As the story goes, Ichabod vanishes one night, leaving the village without a teacher to keep their school humming along. The villagers, a superstitious lot, collectively agree that Ichabod must have been carted off by the local malignant spirit, a natural consequence for someone out too late at night. In response to their disappearing educator-in-residence, the parents in the community follow after the venerable town leader Hans Van Ripper, “who, from that time forward, determined to send his children no more to school, observing that he never knew any good come of this same reading and writing,” and thus, “the schoolhouse being deserted soon fell to decay.” When the townsfolk learn that Ichabod “had changed his quarters to a distant part of the country; had kept school and studied law at the same time; had been admitted to the bar; turned politician; electioneered; written for the newspapers; and finally had been made a justice of the Ten Pound Court,” the good people of Sleepy Hollow find it easier to believe that Ichabod had been spirited off by the Headless Horseman than that he had found success outside the classroom. 

An easy life of it, indeed. 

C. S. Lewis, that eminently quotable saint of Christian education, once noted, in The New York Times of all places, that “it certainly is my opinion that a book worth reading only in childhood is not worth reading even then.” While “The Legend of Sleepy Hollow” may be relegated to middle school reading groups today, I’d suggest that there are things in the tale that merit a further look at age twenty, age forty, and beyond.

And for teachers of any age, it can be easy to read Irving’s tale and begin wondering, “am I an Ichabod Crane?” The connection becomes starker when thinking through the translation of Ichabod’s story to the present.
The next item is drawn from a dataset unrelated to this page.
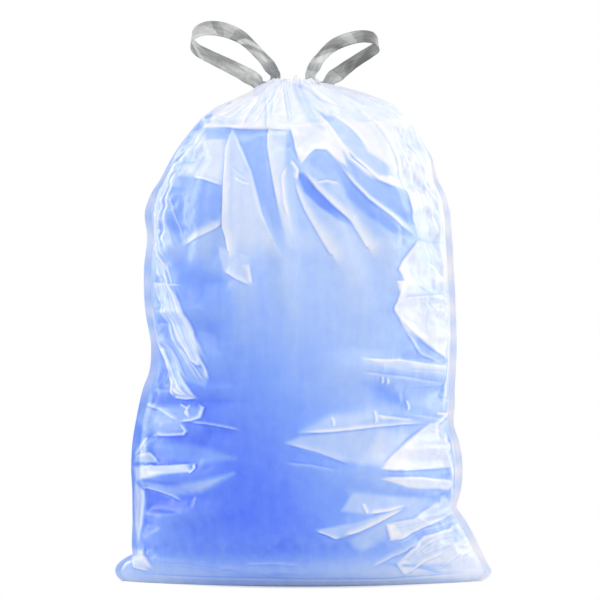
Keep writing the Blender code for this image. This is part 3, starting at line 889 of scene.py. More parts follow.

Do parents subtly imply, or even say outright, that what their child is learning holds little importance for their future? Do restrictions on class readings get handed down by administrators because a parent voiced concern that stories like Macbeth contain witchcraft? Do school stakeholders, to use a modern corporate term, shake their heads in disbelief that a teacher must work a second job to provide for their family? Or do they shrug their shoulders and comment that such is the price to enjoy an “easy” day job? 

Naturally, “The Legend of Sleepy Hollow” is not intended as a didactic tale with easy one-to-one correspondence for future application. And Ichabod Crane’s “easy life” is not meant as a model to be followed or avoided. Rather, it is a humorous caricature of the ways in which teachers and their communities view one another. But what surprises readers is just how much remains the same in spirit, even though the details may change. For many teachers, Ichabod’s “easy life” sounds all too familiar, with side jobs and an ingratiating approach to school donors occupying much of their time outside the classroom. They, like Ichabod, often wonder if they could find success in a different field, where they could deploy the same skills while earning a more reasonable living. In fact, the number of former classical teachers who leave the classroom to practice law or to become a small business owner might give the impression today that Irving’s writing was prophetic. 

The thing to note here is that Ichabod Crane’s community perceived him as a necessary but functionally worthless appendage to their little hamlet. A teacher who is perceived as valuing history and singing over the more practical matters of managing an estate or building a business, as though these are mutually exclusive endeavors, will be met with derision at every turn. And I would wager that no amount of emphasizing recruitment and retention will overcome such a communal context. The lessons of Ichabod Crane’s story revolve around things heavier than recruiting practices and clearly written onboarding practices. While such modern administrative practices might prove helpful at times, a school with the very best human resources department will still struggle to staff their classrooms if the community in and around the school behaves like Sleepy Hollow. If schools want to bring in quality teachers and keep them, then finding a way to cultivate a community of mutual trust and respect will be the most effective path forward. If they can manage that, then I imagine the salary problem will solve itself.